Liste de certains binationaux célèbres:
    * Albert Einstein, scientifique, binational helvéto-américain.
    * Ingrid Betancourt, femme politique franco-colombienne (a obtenu la nationalité seychelloise).
    * Willy Brandt, ancien chancelier fédéral allemand, binational germano-suédois.
    * Beatrix, reine des Pays-Bas, binationale néerlando-britannique.
    * Stéphane Dion, ex-chef du parti libéral du canada, binational canado-français.
    * Le Corbusier, architecte, binational franco-suisse.
    * Arnold Schwarzenegger, acteur et homme politique, binational austro-américain.
    * Che Guevara, homme politique, binational, argentino-cubain.
    * Alberto Fujimori, binational japono-péruvien, ancien président du Pérou.
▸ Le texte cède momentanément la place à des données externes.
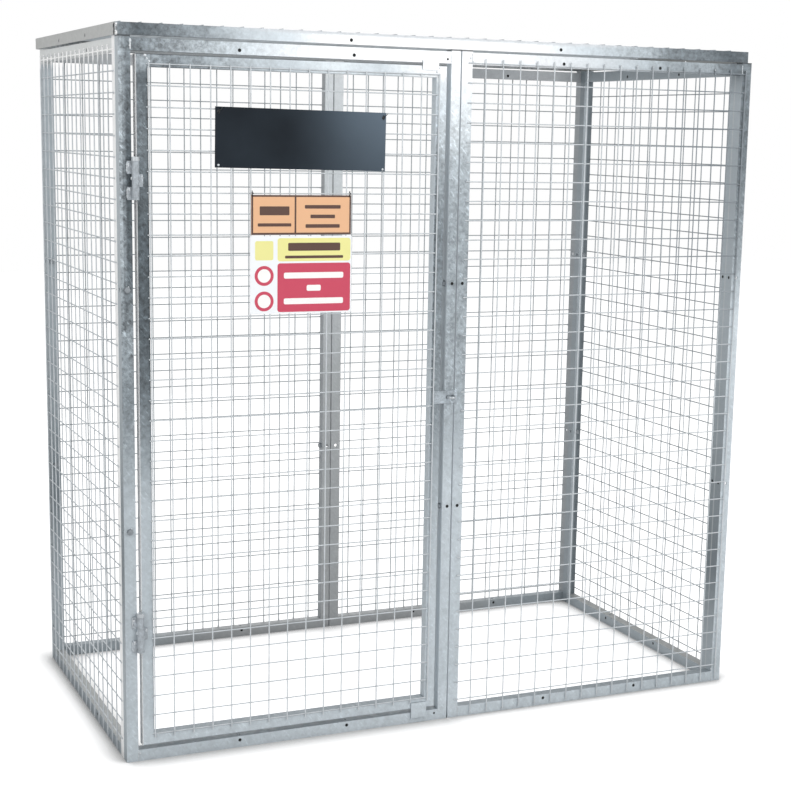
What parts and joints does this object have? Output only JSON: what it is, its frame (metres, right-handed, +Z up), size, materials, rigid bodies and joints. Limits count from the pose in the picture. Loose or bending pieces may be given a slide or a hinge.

    * Alain Delon, acteur franco-suisse.
    * Hendrick Verwoerd, ancien premier ministre d'Afrique du Sud, binational néerlando-sud africain.

Conclusion
En ces heures difficiles, Haïti a besoin de tous ses enfants pour participer à sa reconstruction. Michaëlle Jean, Wyclef Jean, Garcelle Beauvais, Dumarsais Mecène Siméus, Lil Wayne, Luck Mervil, Pras Michel, Anthony Gavanagh, Patrick Gaspard, Ace Wood, Key James, Marie-Anna Murat, Teri Moïse etc. ; ils ont tous leur place dans ce défi national. Haïti a donné trop de valeurs à l'humanité, elle a trop de ressources intellectuelles à travers le monde, et une culture trop riche pour avoir la réputation  de  pays le plus  pauvre de la planète. Mon message : Haïtiens de partout, naturalisés ou pas, mettons en action notre fierté nationale et réunissons-nous encore une fois pour rebâtir ensemble les piliers de notre nation à partir d'une révolution de paix, de partage, de justice et d'égalité pour tous. Notre future est celle de nos enfants Haïtiens.